WHAT THIS TASK INVOLVES:
Reproduce the top of the data verbatim, through and including the line that contains "from mathutils import Vector, Matrix".

SOURCE DATA:
###
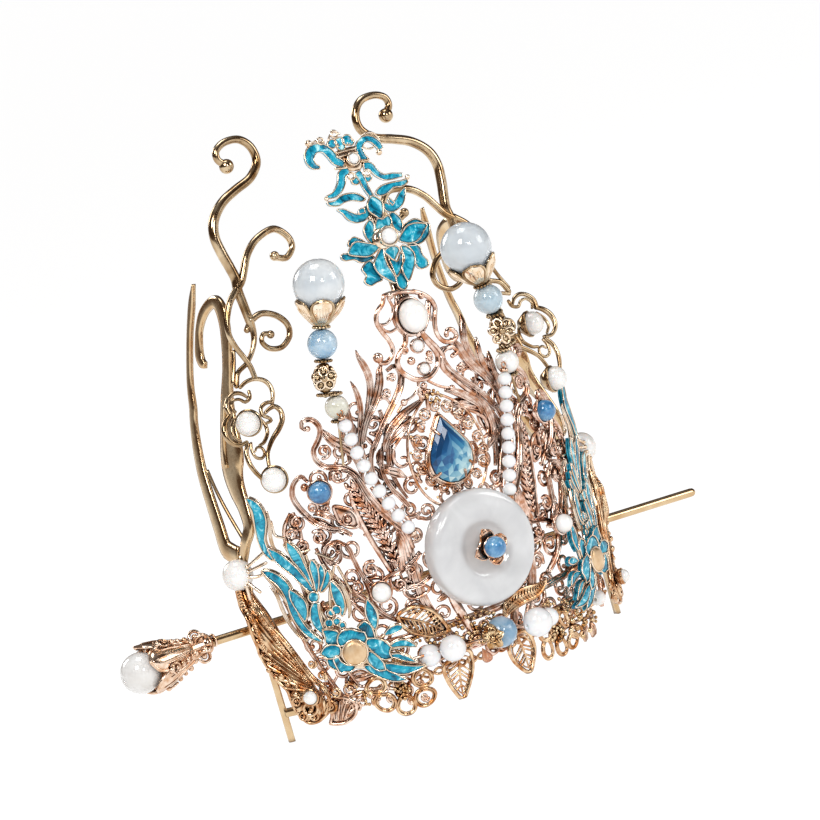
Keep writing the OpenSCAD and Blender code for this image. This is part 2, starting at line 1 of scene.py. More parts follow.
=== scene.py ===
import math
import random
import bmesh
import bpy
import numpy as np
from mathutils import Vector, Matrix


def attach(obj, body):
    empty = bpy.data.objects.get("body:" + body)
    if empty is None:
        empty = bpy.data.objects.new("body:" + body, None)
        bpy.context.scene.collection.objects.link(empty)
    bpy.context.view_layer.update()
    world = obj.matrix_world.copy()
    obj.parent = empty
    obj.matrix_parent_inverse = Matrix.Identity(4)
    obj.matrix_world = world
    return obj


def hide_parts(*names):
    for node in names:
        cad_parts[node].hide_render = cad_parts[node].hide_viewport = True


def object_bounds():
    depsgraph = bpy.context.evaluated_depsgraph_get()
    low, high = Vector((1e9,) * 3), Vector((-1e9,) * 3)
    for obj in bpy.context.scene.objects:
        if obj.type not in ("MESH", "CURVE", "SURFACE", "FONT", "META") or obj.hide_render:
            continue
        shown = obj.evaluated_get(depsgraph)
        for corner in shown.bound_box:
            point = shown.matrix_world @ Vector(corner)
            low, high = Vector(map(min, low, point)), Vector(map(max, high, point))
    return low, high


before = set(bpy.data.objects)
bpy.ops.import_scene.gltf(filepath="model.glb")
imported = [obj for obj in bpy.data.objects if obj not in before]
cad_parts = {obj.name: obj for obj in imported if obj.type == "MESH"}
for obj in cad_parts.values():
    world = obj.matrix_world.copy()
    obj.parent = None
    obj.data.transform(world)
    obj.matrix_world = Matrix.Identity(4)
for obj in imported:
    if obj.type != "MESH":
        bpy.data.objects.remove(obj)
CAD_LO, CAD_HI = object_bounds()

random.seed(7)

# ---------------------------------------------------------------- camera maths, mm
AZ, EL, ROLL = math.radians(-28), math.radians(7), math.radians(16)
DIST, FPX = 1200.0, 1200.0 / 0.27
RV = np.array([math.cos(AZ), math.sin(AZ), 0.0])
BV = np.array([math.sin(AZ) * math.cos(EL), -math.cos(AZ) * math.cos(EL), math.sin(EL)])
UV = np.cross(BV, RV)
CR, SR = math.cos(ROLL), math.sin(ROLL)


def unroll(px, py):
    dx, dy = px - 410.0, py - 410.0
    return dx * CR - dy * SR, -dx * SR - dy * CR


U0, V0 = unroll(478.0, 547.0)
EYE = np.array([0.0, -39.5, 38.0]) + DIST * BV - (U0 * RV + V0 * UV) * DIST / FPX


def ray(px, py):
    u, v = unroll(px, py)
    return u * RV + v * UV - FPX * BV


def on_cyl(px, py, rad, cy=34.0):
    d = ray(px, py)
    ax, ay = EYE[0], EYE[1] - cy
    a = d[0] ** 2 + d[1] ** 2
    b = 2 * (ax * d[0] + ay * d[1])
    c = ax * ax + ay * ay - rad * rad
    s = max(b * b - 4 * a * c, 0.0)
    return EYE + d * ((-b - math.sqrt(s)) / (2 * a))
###
REPLY TO THE TASK:
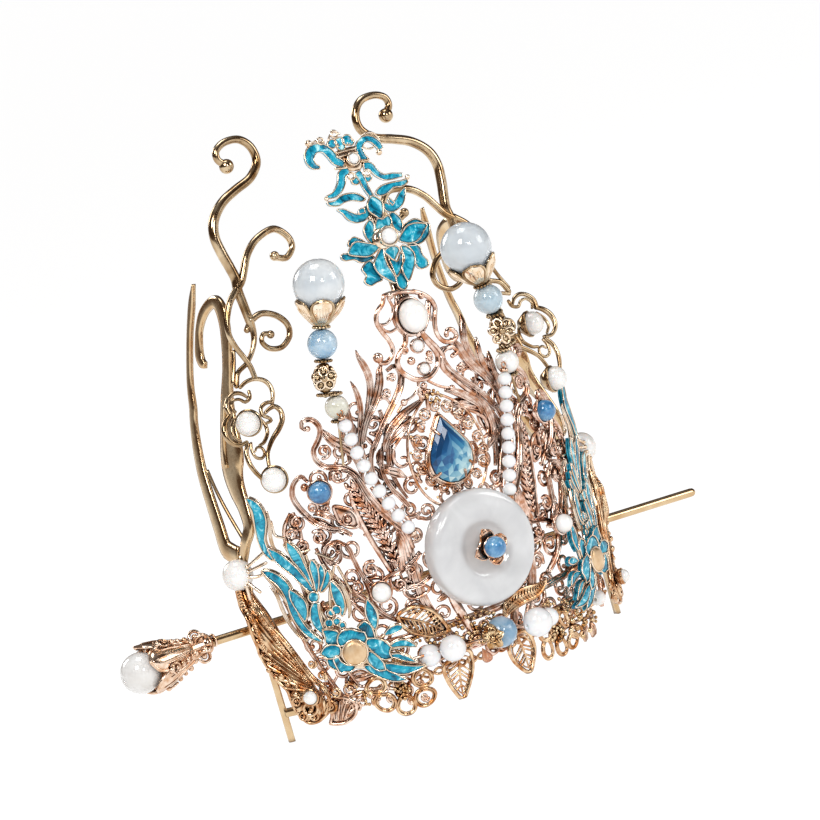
Keep writing the OpenSCAD and Blender code for this image. This is part 2, starting at line 1 of scene.py. More parts follow.
=== scene.py ===
import math
import random
import bmesh
import bpy
import numpy as np
from mathutils import Vector, Matrix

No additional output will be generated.